Problem to work on =
Will you give the material below again, every line exactly as it is?

Supplied information =

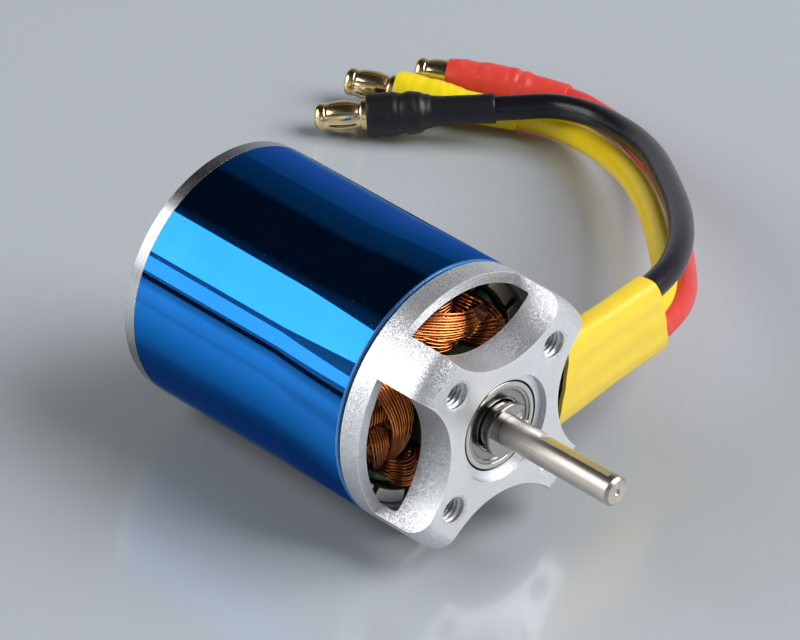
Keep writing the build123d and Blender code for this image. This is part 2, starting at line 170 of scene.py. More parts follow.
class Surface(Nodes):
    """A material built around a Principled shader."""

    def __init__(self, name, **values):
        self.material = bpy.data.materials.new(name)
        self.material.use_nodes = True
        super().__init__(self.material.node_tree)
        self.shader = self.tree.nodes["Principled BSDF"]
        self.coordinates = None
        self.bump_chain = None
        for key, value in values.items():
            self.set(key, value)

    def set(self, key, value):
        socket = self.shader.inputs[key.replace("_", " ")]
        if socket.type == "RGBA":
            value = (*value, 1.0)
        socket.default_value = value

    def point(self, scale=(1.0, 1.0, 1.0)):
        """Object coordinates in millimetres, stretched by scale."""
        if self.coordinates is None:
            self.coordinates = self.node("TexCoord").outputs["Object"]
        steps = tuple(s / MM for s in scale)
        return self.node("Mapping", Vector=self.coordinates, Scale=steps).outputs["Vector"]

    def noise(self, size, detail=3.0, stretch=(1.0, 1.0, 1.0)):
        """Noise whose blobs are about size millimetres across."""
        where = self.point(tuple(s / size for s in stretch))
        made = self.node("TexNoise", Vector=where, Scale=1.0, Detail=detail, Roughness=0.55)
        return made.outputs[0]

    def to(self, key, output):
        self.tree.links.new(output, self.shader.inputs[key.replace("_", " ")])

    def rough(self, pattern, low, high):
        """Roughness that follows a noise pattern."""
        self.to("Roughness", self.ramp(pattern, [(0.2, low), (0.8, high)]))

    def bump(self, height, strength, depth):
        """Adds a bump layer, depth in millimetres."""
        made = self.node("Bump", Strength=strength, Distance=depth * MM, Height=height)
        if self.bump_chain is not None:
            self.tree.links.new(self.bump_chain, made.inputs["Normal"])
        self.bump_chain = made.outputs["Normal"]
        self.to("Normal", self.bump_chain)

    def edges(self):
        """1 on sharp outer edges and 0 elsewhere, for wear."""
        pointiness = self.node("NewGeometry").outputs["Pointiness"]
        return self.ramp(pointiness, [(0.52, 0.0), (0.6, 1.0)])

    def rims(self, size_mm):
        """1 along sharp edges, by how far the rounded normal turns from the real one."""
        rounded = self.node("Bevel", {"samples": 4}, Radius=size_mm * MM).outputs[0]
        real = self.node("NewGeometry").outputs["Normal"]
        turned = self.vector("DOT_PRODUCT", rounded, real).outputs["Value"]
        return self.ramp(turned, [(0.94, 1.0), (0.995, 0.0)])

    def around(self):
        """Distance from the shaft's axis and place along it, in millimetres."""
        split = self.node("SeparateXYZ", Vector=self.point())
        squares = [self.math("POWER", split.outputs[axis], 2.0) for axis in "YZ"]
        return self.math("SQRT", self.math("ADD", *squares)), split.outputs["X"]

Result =
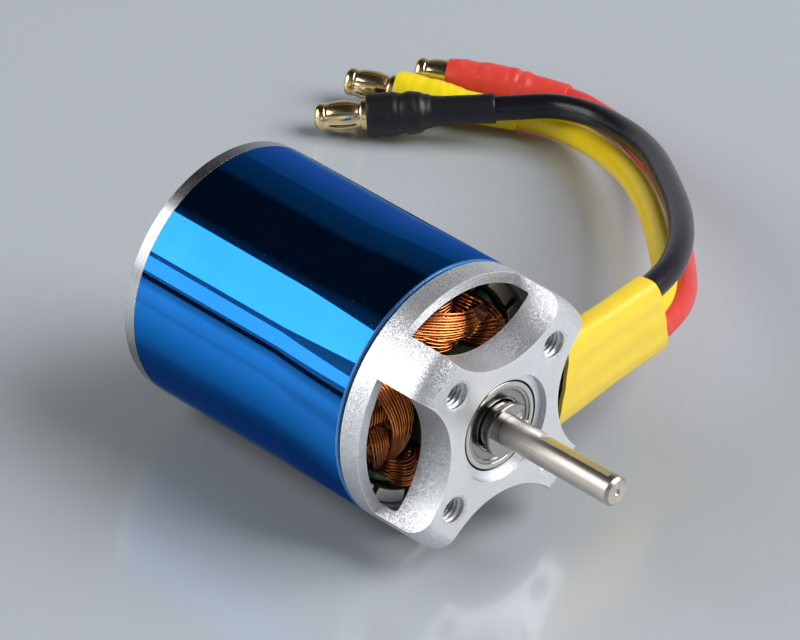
Keep writing the build123d and Blender code for this image. This is part 2, starting at line 170 of scene.py. More parts follow.
class Surface(Nodes):
    """A material built around a Principled shader."""

    def __init__(self, name, **values):
        self.material = bpy.data.materials.new(name)
        self.material.use_nodes = True
        super().__init__(self.material.node_tree)
        self.shader = self.tree.nodes["Principled BSDF"]
        self.coordinates = None
        self.bump_chain = None
        for key, value in values.items():
            self.set(key, value)

    def set(self, key, value):
        socket = self.shader.inputs[key.replace("_", " ")]
        if socket.type == "RGBA":
            value = (*value, 1.0)
        socket.default_value = value

    def point(self, scale=(1.0, 1.0, 1.0)):
        """Object coordinates in millimetres, stretched by scale."""
        if self.coordinates is None:
            self.coordinates = self.node("TexCoord").outputs["Object"]
        steps = tuple(s / MM for s in scale)
        return self.node("Mapping", Vector=self.coordinates, Scale=steps).outputs["Vector"]

    def noise(self, size, detail=3.0, stretch=(1.0, 1.0, 1.0)):
        """Noise whose blobs are about size millimetres across."""
        where = self.point(tuple(s / size for s in stretch))
        made = self.node("TexNoise", Vector=where, Scale=1.0, Detail=detail, Roughness=0.55)
        return made.outputs[0]

    def to(self, key, output):
        self.tree.links.new(output, self.shader.inputs[key.replace("_", " ")])

    def rough(self, pattern, low, high):
        """Roughness that follows a noise pattern."""
        self.to("Roughness", self.ramp(pattern, [(0.2, low), (0.8, high)]))

    def bump(self, height, strength, depth):
        """Adds a bump layer, depth in millimetres."""
        made = self.node("Bump", Strength=strength, Distance=depth * MM, Height=height)
        if self.bump_chain is not None:
            self.tree.links.new(self.bump_chain, made.inputs["Normal"])
        self.bump_chain = made.outputs["Normal"]
        self.to("Normal", self.bump_chain)

    def edges(self):
        """1 on sharp outer edges and 0 elsewhere, for wear."""
        pointiness = self.node("NewGeometry").outputs["Pointiness"]
        return self.ramp(pointiness, [(0.52, 0.0), (0.6, 1.0)])

    def rims(self, size_mm):
        """1 along sharp edges, by how far the rounded normal turns from the real one."""
        rounded = self.node("Bevel", {"samples": 4}, Radius=size_mm * MM).outputs[0]
        real = self.node("NewGeometry").outputs["Normal"]
        turned = self.vector("DOT_PRODUCT", rounded, real).outputs["Value"]
        return self.ramp(turned, [(0.94, 1.0), (0.995, 0.0)])

    def around(self):
        """Distance from the shaft's axis and place along it, in millimetres."""
        split = self.node("SeparateXYZ", Vector=self.point())
        squares = [self.math("POWER", split.outputs[axis], 2.0) for axis in "YZ"]
        return self.math("SQRT", self.math("ADD", *squares)), split.outputs["X"]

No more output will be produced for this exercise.